**Given instruction:** Extract the lines between the ones holding "ball.translate(centre.x, centre.y, centre.z);" and "obj.parent = empty", inclusive, exactly as written and nothing more.

——

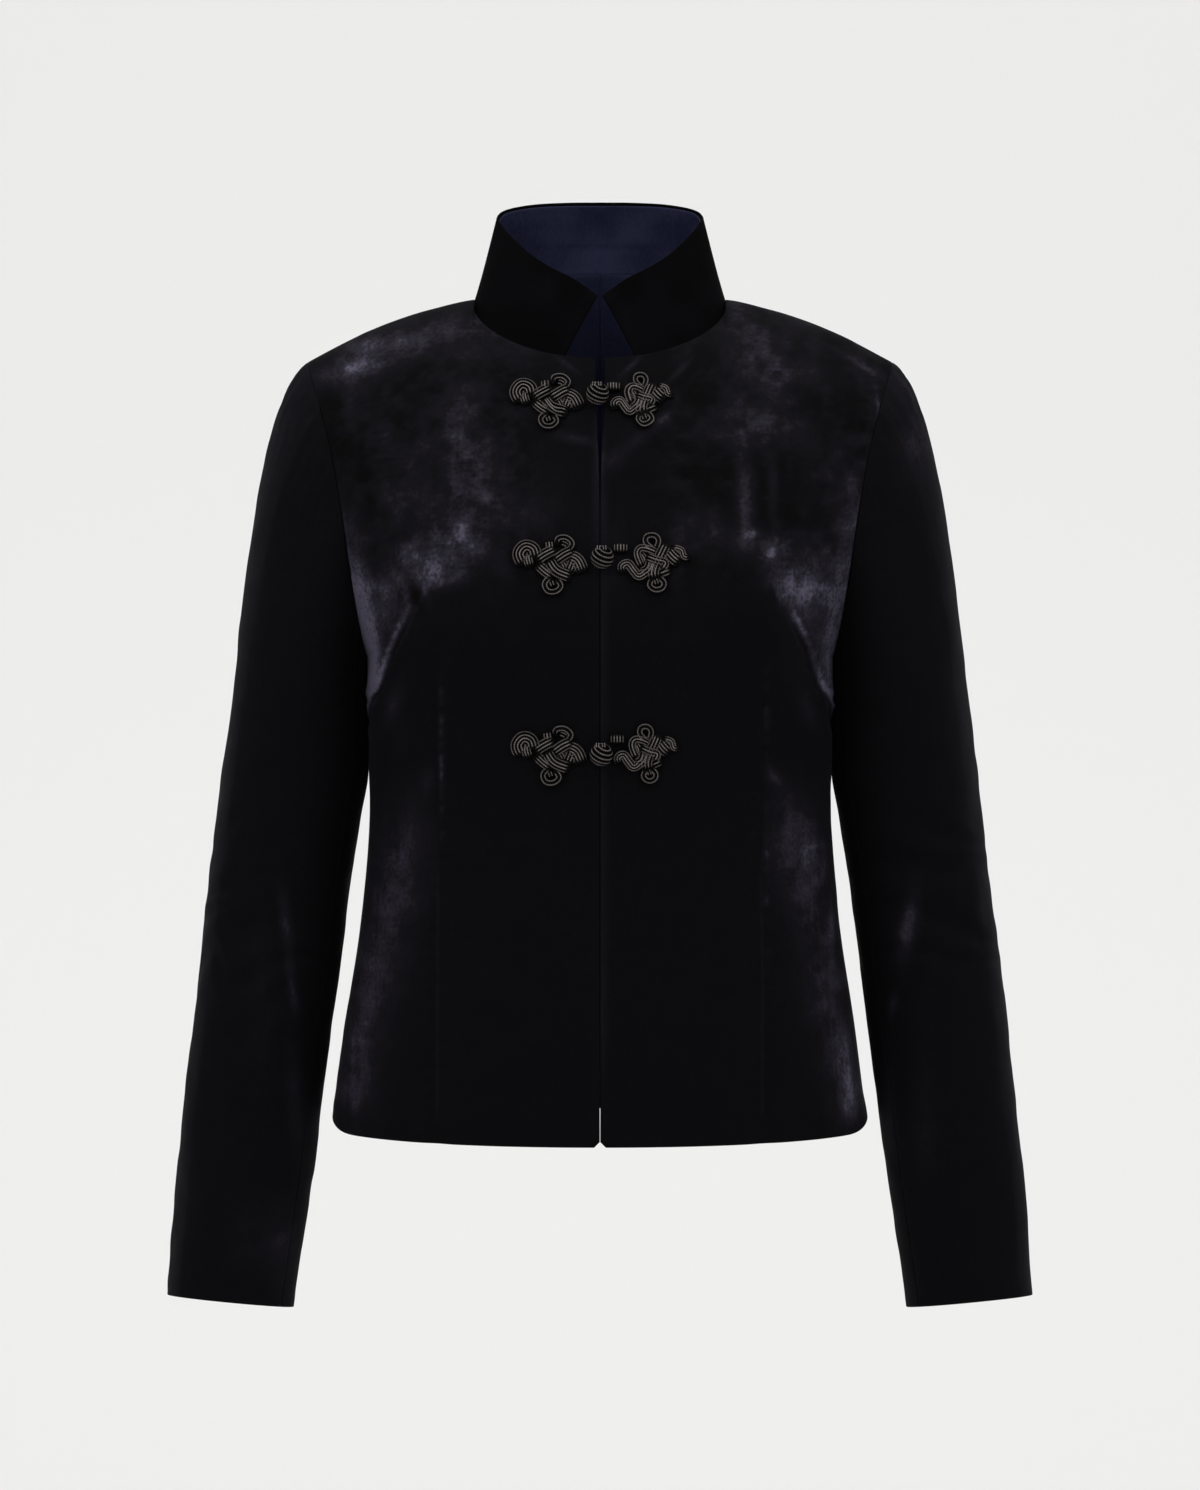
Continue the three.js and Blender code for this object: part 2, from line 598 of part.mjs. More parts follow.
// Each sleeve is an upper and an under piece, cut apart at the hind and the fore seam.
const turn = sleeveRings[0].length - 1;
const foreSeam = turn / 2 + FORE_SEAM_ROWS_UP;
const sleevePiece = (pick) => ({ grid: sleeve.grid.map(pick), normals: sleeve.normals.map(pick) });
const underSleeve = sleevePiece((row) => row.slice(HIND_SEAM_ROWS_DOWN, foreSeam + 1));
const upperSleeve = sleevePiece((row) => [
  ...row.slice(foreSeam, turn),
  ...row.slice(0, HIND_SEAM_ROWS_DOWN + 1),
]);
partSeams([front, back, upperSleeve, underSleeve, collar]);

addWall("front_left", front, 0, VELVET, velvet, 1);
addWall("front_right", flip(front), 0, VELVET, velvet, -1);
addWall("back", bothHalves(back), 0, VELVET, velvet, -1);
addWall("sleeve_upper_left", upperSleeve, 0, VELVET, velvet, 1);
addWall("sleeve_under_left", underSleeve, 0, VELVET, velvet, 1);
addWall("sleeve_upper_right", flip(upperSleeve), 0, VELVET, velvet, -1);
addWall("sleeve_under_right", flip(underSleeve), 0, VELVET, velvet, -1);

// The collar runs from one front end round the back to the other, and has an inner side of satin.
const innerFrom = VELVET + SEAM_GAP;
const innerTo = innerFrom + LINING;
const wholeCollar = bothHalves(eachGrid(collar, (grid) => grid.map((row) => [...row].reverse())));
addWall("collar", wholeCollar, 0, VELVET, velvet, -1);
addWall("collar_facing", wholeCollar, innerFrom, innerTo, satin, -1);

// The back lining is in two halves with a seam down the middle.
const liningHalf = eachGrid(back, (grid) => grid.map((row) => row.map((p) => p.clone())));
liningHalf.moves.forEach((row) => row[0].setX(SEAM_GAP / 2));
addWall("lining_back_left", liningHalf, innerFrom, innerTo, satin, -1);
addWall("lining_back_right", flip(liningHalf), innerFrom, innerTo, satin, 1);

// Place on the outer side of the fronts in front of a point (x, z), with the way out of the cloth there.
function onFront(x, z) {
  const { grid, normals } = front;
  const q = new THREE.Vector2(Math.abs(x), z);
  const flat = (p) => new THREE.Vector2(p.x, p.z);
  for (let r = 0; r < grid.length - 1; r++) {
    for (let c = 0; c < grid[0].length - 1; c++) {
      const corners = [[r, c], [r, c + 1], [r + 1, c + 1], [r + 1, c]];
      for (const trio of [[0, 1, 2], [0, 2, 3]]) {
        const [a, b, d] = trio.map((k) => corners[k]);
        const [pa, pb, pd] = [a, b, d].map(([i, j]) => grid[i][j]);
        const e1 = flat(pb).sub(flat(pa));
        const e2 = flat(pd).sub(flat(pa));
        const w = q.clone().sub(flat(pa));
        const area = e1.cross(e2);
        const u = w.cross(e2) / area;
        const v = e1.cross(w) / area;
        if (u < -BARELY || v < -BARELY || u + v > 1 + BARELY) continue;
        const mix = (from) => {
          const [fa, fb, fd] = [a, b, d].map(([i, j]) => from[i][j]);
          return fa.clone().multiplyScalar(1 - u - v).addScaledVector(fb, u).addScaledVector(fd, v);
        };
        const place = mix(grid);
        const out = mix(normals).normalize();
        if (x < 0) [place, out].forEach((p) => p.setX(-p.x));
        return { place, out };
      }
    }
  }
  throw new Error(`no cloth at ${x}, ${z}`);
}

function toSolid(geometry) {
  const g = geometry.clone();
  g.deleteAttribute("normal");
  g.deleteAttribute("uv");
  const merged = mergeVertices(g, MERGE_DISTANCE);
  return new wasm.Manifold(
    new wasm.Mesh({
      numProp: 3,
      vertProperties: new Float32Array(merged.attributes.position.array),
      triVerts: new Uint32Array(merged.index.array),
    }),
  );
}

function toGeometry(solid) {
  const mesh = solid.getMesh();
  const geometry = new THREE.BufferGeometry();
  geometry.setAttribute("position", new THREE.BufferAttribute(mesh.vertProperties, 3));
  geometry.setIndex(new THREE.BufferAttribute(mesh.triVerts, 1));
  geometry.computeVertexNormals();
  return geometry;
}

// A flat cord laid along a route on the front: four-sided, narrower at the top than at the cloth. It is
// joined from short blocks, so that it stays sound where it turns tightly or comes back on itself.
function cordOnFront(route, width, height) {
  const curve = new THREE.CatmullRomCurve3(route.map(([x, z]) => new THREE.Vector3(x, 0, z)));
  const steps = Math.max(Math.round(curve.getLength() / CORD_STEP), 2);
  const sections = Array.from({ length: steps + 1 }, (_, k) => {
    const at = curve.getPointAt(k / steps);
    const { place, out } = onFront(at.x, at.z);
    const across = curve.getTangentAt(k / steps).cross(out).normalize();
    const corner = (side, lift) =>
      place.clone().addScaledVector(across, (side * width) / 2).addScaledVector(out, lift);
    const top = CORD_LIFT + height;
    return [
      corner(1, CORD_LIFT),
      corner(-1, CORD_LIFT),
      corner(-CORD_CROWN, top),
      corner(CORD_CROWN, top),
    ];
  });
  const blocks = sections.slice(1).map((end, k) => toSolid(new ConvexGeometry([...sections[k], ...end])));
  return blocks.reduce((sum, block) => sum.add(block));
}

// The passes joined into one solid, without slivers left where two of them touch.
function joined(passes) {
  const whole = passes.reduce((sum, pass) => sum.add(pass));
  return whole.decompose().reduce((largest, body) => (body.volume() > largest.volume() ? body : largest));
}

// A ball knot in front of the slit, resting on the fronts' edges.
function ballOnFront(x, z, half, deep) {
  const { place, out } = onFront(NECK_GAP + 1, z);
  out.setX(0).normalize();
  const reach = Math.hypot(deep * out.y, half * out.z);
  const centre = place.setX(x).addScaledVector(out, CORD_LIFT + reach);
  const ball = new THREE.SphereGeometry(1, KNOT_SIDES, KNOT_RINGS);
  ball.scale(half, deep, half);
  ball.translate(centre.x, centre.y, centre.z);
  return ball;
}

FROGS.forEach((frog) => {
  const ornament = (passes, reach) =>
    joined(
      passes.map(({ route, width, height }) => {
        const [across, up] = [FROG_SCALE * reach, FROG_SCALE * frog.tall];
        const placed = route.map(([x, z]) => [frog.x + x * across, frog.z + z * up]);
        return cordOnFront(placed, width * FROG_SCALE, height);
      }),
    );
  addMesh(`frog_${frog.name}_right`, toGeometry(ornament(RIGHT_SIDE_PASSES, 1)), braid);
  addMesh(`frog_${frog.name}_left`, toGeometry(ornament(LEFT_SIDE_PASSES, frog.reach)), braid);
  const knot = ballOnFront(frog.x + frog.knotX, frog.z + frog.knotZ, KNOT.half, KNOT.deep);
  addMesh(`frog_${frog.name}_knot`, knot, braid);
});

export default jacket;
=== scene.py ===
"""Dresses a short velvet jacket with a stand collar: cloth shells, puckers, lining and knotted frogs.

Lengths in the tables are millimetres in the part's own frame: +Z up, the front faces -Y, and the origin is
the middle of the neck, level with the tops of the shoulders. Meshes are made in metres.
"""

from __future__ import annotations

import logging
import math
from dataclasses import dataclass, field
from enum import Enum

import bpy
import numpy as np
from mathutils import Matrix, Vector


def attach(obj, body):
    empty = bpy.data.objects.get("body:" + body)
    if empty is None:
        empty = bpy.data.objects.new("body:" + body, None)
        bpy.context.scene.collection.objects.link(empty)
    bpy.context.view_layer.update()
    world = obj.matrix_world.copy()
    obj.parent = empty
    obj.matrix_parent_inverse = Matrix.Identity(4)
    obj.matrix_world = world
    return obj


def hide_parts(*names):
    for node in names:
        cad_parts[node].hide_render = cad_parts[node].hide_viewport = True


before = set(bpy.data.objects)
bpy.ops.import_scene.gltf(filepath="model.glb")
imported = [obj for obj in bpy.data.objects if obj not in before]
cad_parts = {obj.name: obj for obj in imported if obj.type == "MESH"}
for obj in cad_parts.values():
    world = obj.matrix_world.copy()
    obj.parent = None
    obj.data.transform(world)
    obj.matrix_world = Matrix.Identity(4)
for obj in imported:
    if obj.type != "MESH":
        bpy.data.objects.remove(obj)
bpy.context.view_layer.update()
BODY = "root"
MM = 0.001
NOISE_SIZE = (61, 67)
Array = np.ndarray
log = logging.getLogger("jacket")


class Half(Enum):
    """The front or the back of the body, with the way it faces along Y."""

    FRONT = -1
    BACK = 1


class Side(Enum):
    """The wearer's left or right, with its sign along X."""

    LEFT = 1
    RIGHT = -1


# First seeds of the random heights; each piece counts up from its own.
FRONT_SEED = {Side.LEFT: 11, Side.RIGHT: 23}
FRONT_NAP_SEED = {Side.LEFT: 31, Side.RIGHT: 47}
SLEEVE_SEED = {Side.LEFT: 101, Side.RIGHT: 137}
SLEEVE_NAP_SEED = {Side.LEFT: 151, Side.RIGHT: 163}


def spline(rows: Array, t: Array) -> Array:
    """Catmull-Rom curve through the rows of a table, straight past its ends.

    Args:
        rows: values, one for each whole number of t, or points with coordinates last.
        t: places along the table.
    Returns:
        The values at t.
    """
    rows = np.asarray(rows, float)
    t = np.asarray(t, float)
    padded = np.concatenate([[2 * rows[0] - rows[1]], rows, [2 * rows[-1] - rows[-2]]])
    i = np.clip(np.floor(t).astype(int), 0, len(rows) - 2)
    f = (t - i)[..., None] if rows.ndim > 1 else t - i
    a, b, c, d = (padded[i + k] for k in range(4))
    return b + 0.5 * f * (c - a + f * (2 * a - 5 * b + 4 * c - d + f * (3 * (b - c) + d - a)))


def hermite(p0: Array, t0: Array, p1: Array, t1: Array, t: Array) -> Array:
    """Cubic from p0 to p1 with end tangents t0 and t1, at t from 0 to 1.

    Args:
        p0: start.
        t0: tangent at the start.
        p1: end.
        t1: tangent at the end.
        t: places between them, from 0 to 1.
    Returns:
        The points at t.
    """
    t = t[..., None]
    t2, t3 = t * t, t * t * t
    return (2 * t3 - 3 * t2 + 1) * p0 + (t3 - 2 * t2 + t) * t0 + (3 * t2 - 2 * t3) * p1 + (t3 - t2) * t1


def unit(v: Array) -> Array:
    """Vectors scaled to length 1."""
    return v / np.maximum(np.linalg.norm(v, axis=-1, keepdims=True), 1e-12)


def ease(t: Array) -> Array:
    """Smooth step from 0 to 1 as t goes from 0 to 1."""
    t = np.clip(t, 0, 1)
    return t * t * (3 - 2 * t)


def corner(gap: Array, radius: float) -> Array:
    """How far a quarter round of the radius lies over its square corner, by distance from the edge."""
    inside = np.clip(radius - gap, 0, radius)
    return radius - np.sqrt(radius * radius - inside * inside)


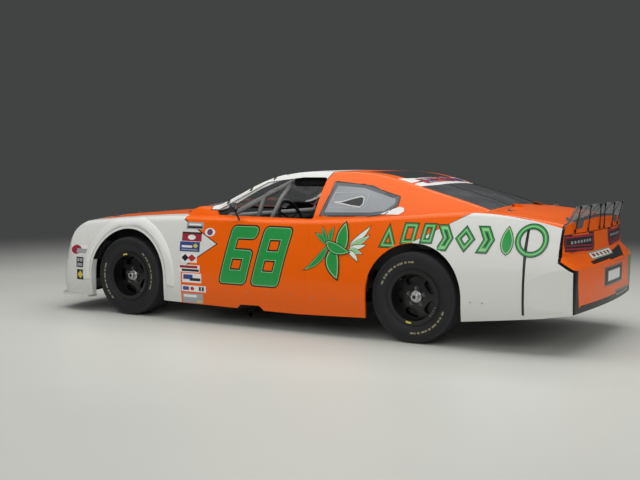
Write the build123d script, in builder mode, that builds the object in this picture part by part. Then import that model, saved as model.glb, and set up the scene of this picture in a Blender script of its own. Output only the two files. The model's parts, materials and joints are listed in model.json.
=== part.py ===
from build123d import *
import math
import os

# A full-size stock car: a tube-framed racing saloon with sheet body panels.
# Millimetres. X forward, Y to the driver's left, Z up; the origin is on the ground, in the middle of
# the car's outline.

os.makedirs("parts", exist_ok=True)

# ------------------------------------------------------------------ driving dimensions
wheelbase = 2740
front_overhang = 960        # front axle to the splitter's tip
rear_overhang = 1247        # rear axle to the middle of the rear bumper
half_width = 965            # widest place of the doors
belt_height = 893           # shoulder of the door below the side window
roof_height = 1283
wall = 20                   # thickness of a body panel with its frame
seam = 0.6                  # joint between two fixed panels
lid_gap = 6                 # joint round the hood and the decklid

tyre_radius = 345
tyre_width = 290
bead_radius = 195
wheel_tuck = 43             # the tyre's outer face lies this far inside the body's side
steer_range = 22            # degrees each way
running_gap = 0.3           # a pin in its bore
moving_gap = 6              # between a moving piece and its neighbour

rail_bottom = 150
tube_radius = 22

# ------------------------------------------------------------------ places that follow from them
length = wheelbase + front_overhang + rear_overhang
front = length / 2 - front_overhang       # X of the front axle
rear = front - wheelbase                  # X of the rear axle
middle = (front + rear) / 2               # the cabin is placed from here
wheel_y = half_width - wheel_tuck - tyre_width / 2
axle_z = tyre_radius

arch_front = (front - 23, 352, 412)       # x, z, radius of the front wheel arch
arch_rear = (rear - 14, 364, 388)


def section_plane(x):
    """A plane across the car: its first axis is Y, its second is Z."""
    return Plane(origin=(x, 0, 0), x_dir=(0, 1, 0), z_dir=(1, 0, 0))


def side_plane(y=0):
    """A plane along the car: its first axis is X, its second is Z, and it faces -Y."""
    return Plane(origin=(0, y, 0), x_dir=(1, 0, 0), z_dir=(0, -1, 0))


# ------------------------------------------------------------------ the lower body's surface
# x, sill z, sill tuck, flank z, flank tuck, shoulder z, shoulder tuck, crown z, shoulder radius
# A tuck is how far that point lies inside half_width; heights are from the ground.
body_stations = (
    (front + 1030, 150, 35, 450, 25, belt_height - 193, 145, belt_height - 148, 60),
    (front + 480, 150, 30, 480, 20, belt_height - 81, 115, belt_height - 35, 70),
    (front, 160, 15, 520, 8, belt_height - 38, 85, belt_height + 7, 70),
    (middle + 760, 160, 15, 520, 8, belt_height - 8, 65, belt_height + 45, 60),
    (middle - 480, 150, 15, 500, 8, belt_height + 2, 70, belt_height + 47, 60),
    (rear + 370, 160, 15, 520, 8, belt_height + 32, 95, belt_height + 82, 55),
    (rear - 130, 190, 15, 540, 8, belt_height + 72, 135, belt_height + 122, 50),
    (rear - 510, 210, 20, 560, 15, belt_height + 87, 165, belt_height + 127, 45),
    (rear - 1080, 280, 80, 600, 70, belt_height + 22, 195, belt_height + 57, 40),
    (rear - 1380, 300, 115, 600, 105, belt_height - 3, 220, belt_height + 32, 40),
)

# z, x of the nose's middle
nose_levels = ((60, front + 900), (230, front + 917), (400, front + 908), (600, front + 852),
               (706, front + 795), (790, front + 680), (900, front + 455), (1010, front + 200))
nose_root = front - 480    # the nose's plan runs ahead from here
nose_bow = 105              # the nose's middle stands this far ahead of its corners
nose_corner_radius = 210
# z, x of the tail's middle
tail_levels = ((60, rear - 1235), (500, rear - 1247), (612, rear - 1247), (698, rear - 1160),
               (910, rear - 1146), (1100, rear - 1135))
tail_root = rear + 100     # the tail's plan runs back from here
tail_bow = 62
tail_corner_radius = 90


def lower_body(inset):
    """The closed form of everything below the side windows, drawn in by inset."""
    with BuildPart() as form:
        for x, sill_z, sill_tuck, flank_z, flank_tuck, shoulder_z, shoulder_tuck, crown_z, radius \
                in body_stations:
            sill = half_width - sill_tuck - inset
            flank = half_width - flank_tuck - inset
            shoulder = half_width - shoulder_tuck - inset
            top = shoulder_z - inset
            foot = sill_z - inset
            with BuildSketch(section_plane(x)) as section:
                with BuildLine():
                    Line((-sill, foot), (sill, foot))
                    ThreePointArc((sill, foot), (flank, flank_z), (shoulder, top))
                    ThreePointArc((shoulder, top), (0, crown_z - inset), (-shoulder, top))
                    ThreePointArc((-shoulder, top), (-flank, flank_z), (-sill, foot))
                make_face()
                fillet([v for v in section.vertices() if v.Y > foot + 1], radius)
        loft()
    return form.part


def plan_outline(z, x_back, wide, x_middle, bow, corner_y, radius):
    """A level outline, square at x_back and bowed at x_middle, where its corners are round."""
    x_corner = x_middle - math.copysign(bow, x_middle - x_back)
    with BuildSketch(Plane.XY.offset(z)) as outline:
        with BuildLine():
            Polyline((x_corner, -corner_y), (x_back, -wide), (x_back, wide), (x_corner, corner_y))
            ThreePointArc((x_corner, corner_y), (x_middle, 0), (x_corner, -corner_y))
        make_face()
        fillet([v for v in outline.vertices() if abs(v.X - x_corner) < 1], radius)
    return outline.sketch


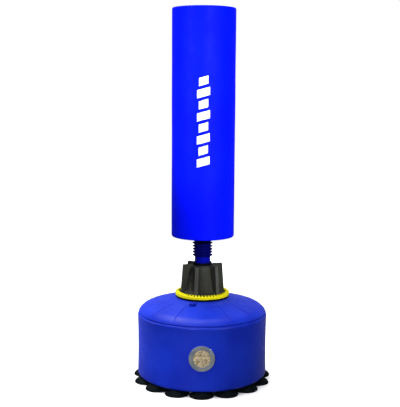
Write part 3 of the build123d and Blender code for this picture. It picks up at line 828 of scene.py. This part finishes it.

——

**Complete response:**
  ball.translate(centre.x, centre.y, centre.z);
  return ball;
}

FROGS.forEach((frog) => {
  const ornament = (passes, reach) =>
    joined(
      passes.map(({ route, width, height }) => {
        const [across, up] = [FROG_SCALE * reach, FROG_SCALE * frog.tall];
        const placed = route.map(([x, z]) => [frog.x + x * across, frog.z + z * up]);
        return cordOnFront(placed, width * FROG_SCALE, height);
      }),
    );
  addMesh(`frog_${frog.name}_right`, toGeometry(ornament(RIGHT_SIDE_PASSES, 1)), braid);
  addMesh(`frog_${frog.name}_left`, toGeometry(ornament(LEFT_SIDE_PASSES, frog.reach)), braid);
  const knot = ballOnFront(frog.x + frog.knotX, frog.z + frog.knotZ, KNOT.half, KNOT.deep);
  addMesh(`frog_${frog.name}_knot`, knot, braid);
});

export default jacket;
=== scene.py ===
"""Dresses a short velvet jacket with a stand collar: cloth shells, puckers, lining and knotted frogs.

Lengths in the tables are millimetres in the part's own frame: +Z up, the front faces -Y, and the origin is
the middle of the neck, level with the tops of the shoulders. Meshes are made in metres.
"""

from __future__ import annotations

import logging
import math
from dataclasses import dataclass, field
from enum import Enum

import bpy
import numpy as np
from mathutils import Matrix, Vector


def attach(obj, body):
    empty = bpy.data.objects.get("body:" + body)
    if empty is None:
        empty = bpy.data.objects.new("body:" + body, None)
        bpy.context.scene.collection.objects.link(empty)
    bpy.context.view_layer.update()
    world = obj.matrix_world.copy()
    obj.parent = empty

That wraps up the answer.